## Stated goal
What is to be transcribed is the run of lines opening with the one that has "Recreate this object" and closing with the one that has "LID_PIVOT_SETBACK = 0.009", and only that run, exactly.

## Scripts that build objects
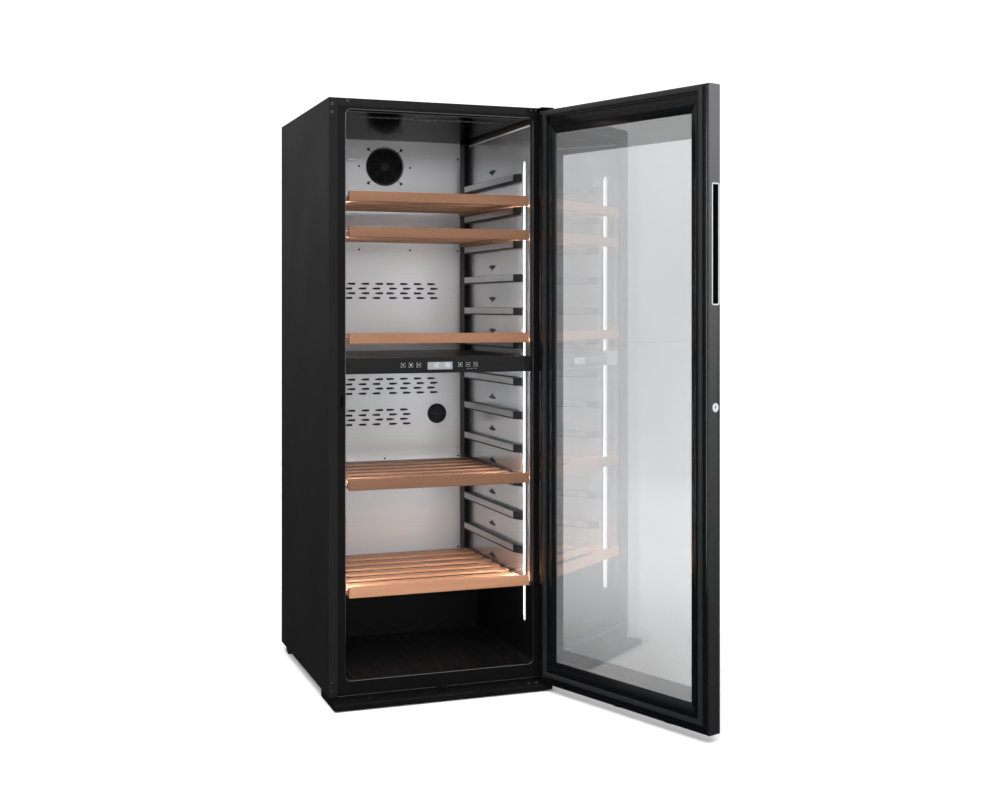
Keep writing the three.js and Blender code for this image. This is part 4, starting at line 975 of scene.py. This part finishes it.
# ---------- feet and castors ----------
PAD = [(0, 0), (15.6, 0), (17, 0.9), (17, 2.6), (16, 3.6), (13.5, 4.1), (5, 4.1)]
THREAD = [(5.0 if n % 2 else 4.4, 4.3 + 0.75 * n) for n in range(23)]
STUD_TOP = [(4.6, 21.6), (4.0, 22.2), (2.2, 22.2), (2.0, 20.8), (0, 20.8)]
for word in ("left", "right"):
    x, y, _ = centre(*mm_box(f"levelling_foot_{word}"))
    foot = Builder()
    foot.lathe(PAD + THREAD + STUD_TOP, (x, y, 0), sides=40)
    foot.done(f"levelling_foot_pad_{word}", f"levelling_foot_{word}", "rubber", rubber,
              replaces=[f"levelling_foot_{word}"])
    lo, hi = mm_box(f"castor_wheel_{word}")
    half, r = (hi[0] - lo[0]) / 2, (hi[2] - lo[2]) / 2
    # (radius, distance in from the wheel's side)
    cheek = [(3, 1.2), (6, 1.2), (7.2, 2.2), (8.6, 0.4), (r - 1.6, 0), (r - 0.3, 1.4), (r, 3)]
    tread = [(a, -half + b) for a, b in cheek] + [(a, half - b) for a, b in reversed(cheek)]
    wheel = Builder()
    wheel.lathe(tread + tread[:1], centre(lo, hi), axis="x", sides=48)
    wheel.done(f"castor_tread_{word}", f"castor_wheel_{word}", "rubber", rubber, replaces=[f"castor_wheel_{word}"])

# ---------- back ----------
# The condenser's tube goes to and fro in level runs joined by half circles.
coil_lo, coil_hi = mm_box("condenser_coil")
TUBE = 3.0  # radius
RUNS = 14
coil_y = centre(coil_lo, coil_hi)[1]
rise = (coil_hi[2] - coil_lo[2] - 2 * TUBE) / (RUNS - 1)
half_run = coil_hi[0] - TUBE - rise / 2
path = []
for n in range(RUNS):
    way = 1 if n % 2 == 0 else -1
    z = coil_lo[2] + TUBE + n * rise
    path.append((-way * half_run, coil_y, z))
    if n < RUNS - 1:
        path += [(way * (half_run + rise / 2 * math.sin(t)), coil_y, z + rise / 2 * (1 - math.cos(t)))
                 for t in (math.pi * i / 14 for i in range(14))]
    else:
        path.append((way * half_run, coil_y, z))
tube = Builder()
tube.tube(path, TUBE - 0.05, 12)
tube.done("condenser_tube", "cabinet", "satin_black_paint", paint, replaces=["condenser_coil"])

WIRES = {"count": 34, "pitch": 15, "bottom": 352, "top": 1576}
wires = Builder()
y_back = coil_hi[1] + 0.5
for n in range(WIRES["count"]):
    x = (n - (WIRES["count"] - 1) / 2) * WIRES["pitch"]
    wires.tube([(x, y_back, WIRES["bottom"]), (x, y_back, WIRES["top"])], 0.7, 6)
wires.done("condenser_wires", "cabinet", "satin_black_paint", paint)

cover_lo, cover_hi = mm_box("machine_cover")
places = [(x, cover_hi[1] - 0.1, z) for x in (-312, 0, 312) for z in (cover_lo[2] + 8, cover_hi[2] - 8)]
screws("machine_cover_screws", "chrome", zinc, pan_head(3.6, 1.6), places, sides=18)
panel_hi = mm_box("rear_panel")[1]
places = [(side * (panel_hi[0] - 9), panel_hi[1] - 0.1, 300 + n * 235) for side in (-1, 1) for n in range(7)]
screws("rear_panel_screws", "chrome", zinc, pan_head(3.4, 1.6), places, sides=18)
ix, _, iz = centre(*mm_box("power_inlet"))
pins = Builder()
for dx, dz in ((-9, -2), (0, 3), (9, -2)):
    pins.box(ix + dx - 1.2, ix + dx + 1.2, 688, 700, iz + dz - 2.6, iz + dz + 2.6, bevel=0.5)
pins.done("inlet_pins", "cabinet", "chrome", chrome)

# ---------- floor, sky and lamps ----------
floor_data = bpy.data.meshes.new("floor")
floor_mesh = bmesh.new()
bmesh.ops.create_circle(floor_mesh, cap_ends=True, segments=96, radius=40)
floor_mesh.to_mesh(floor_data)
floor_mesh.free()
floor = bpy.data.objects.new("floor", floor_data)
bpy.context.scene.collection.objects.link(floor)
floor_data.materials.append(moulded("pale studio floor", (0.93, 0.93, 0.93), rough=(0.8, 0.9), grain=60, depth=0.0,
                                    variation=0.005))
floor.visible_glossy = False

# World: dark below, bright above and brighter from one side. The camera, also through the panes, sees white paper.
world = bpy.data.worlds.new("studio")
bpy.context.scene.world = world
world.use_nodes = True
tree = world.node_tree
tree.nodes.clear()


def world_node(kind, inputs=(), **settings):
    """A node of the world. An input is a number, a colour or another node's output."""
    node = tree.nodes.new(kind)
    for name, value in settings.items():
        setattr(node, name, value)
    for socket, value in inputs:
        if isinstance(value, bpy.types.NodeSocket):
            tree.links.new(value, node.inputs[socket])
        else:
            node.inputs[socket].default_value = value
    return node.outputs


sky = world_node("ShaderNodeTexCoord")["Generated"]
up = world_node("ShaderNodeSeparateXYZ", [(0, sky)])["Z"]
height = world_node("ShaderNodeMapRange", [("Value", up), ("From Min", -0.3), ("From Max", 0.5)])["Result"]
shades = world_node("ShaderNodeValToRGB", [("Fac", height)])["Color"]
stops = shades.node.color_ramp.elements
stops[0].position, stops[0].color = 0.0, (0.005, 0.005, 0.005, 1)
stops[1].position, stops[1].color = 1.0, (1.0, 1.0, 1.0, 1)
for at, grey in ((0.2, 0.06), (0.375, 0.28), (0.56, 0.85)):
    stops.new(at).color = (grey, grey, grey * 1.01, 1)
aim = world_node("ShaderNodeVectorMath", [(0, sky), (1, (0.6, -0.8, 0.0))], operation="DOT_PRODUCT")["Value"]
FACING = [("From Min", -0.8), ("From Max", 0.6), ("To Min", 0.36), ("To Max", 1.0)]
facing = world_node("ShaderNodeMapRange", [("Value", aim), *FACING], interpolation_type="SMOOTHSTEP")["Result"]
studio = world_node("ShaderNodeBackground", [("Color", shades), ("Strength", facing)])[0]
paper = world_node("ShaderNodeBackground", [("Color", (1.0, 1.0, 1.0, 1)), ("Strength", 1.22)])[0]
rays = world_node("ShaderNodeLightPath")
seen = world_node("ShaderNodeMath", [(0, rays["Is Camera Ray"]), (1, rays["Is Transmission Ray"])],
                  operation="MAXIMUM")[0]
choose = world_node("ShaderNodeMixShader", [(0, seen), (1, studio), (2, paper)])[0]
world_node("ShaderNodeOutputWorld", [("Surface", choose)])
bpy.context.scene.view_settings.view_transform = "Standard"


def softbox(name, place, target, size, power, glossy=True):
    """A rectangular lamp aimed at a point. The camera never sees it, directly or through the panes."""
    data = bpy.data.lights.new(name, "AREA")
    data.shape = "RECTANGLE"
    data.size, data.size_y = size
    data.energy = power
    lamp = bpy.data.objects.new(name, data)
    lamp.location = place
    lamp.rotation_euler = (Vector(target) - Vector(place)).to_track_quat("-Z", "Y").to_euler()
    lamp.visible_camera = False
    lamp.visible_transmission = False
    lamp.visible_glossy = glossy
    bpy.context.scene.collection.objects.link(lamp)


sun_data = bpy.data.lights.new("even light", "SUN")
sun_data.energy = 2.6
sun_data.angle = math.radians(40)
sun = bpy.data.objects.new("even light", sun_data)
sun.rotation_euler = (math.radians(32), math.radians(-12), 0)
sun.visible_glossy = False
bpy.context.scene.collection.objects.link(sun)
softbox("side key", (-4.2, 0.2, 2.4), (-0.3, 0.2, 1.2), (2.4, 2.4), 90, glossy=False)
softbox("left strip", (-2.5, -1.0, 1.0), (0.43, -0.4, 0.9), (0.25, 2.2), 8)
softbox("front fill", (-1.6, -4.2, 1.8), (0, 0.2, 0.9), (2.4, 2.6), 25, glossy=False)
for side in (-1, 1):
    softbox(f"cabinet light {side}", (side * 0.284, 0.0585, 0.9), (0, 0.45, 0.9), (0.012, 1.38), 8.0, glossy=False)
* * *
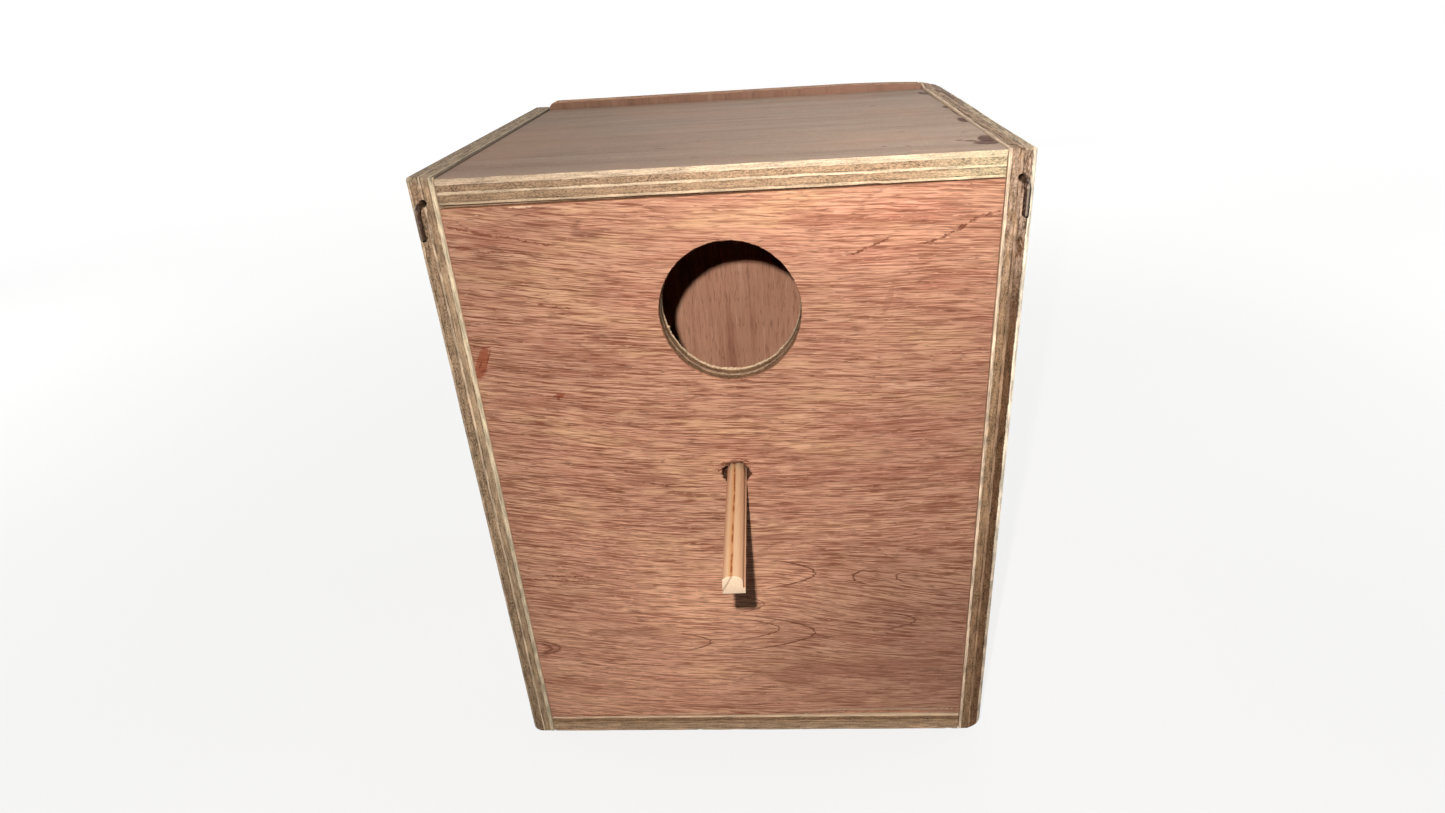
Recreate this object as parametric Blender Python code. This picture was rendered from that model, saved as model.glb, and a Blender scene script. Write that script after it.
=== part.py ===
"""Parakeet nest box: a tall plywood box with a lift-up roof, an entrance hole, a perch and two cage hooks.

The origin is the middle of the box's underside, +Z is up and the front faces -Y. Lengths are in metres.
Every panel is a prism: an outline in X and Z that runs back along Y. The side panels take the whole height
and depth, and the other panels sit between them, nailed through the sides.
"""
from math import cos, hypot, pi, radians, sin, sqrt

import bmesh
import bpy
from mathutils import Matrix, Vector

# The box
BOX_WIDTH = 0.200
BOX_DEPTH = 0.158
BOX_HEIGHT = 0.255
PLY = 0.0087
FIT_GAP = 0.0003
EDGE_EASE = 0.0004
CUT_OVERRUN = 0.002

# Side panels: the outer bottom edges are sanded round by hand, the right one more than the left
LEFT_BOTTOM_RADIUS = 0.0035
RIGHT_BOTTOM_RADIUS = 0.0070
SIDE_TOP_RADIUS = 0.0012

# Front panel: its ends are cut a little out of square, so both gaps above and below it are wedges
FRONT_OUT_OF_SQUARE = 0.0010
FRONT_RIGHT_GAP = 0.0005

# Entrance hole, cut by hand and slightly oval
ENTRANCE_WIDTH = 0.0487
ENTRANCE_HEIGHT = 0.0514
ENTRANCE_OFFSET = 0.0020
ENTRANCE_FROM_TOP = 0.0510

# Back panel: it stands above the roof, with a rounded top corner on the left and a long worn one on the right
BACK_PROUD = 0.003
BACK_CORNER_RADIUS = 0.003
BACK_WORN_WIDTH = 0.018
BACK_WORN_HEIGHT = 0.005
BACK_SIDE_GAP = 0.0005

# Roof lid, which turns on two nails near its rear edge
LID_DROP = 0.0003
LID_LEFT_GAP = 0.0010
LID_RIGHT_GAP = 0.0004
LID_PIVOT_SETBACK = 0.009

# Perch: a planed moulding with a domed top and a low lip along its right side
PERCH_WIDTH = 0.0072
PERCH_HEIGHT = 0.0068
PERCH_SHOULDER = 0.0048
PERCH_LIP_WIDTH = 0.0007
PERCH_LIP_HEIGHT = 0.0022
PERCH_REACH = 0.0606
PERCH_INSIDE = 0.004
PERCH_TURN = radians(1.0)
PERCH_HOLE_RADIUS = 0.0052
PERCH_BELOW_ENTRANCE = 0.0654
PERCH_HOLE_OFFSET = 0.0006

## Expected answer
Recreate this object as parametric Blender Python code. This picture was rendered from that model, saved as model.glb, and a Blender scene script. Write that script after it.
=== part.py ===
"""Parakeet nest box: a tall plywood box with a lift-up roof, an entrance hole, a perch and two cage hooks.

The origin is the middle of the box's underside, +Z is up and the front faces -Y. Lengths are in metres.
Every panel is a prism: an outline in X and Z that runs back along Y. The side panels take the whole height
and depth, and the other panels sit between them, nailed through the sides.
"""
from math import cos, hypot, pi, radians, sin, sqrt

import bmesh
import bpy
from mathutils import Matrix, Vector

# The box
BOX_WIDTH = 0.200
BOX_DEPTH = 0.158
BOX_HEIGHT = 0.255
PLY = 0.0087
FIT_GAP = 0.0003
EDGE_EASE = 0.0004
CUT_OVERRUN = 0.002

# Side panels: the outer bottom edges are sanded round by hand, the right one more than the left
LEFT_BOTTOM_RADIUS = 0.0035
RIGHT_BOTTOM_RADIUS = 0.0070
SIDE_TOP_RADIUS = 0.0012

# Front panel: its ends are cut a little out of square, so both gaps above and below it are wedges
FRONT_OUT_OF_SQUARE = 0.0010
FRONT_RIGHT_GAP = 0.0005

# Entrance hole, cut by hand and slightly oval
ENTRANCE_WIDTH = 0.0487
ENTRANCE_HEIGHT = 0.0514
ENTRANCE_OFFSET = 0.0020
ENTRANCE_FROM_TOP = 0.0510

# Back panel: it stands above the roof, with a rounded top corner on the left and a long worn one on the right
BACK_PROUD = 0.003
BACK_CORNER_RADIUS = 0.003
BACK_WORN_WIDTH = 0.018
BACK_WORN_HEIGHT = 0.005
BACK_SIDE_GAP = 0.0005

# Roof lid, which turns on two nails near its rear edge
LID_DROP = 0.0003
LID_LEFT_GAP = 0.0010
LID_RIGHT_GAP = 0.0004
LID_PIVOT_SETBACK = 0.009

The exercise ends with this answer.